Marte Hentschel: There are actually two! I had this pretty cool project in the early 2000’s when I created the set and costume design of one of the largest German rock bands at the time. I had the chance to work with a diverse group of talented people and it was pretty awesome. Nowadays, running a digital business, I really like to work with geeks on things like machine learning and digital interfaces.
KH: You have a background in mens’ tailoring and studied Fashion and Apparel Design, but now you work in a different area. Tell us more about your current business and how you get there.
MH: My professional path seems a little bit weird, maybe like a roller-coaster, but it has always felt very natural to me. It takes almost 100 hours to create and tailor a man’s jacket, so at one point I decided to get involved with other talented and skilled people to create more pieces and make more people happy. It worked! The production agency grew and we thought about creating a database of manufacturers around the world providing an entrance to the global market, a place to find new customers that appreciate their craftsmanship. Now we have 30.000 companies using the platform.
KH: Was there a turning point that woke you up to the need to personally do something to change in the textile and fashion industry?
MH: Yes. When I started studying fashion design I had the chance to spend a few weeks in Cambodia. With my colleagues I went to visit this big garment factory and I realized that we weren’t really aware of how garments are produced and under which circumstances. That place was so huge that it almost looked like a city, a neighborhood of 40k people working no-stop. Designers are trained with no awareness of their social and environmental responsibility, so I felt the need to build a new more sustainable supply chain before even starting working as a designer. I actually never started working as a designer, but the supply chain issue is very complex and brings a lot of challenges so that you can spend at least a couple of lifetimes on it!
KH: From Matrix’s STEM Projects for young people we have learned how important volunteering is, for the projects but also for the volunteers themselves. What’s your experience with volunteering?

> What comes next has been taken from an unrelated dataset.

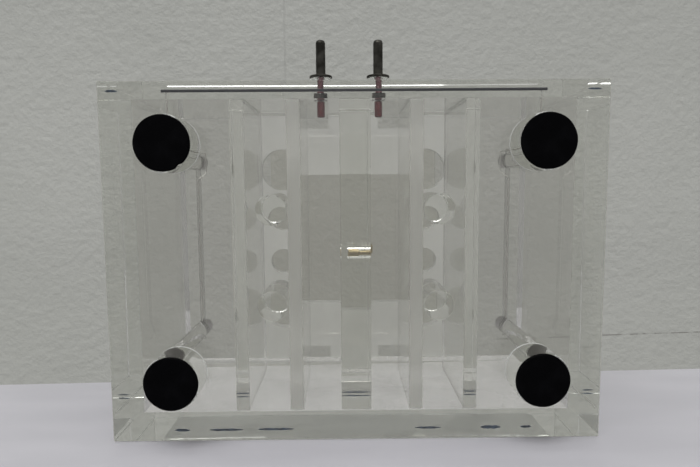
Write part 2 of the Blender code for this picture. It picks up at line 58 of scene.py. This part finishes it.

MH: I try to dedicate at least 20% of my work time to learning and volunteering. I don’t see a difference between the two because I think that volunteering is always learning as well. In my professional career I have been very lucky to be supported by a couple of great mentors that gave me the strength to jump into new projects and challenges. I always try to give a bit of that back.
KH: For young women in the T&C industry formal education is only part of their education. How important are skills in the technological sector, in engineering? And what about social skills and talent?
MH: There is a misconception about how we consider STEM subjects and design, aesthetics and soft skills. They’re not different and they actually work together. We need to bring engineering coding and development into design, management and leadership education. And we also have to train engineers to think like a designer, like a creator. We have to help educators in the academias to educate people towards more hybrid competency profiles.
KH: Do you think there is a need to encourage women to work in your sector? And how might we do that together?
MH: Diversity is always beneficial. Diverse teams are more successful, more productive, supportive and there’s less fluctuation. It’s a fact. The T&C sector is very stereotypic: the more down you go in the supply chain, the more women work in these fields. Even when I am teaching design classes, usually nine out of ten of my students are women, and when it comes to tech conferences, I often find myself being the only woman. Even though we feel like this is changing, the reality is still pretty stereotypic. There is still a lot to do.
KH: What advice do you have for women innovators?
MH: Don’t start alone. Team up with people who are supportive and have complimentary skills that may help you to learn and evolve. Don’t be afraid to ask. People are surprisingly supportive when you ask, very frankly, for help. That’s exactly what I did back in the day - let’s network!
Prior to the digital interview we asked Marte to respond to questions to get to know her better. The result is the image featured above that reflects Marte’s work, ideas and outlook on life.
If you were an animal what would you be, and why?
An otter. I love fish and water.
What city do you identify with and why?
Berlin - curious, hybrid, brittle, divers, ever changing
If you were to leave your favorite object to the next generation, what would it be and why?
The potato masher I got from my grandma - it makes damn good mashed potatoes!
What impact do you hope your work will have on the future of the sustainable fashion industry (or beyond!)?
I hope that sustainable fashion can be beneficial for everyone in the supply chain, an industry that attracts the best talent and most driven change makers. I'd be happy to be part of curing the industry's reputation problem and make it a healthier workplace.
Shemakes voices is the digital interview series that celebrates women innovators in the textile and clothing industry. Each month a partner of the shemakes consortium will dialogue with one of our advisors: a diverse group of women who have succeeded in building movements or services, or exploring innovations and technologies in the textile industry.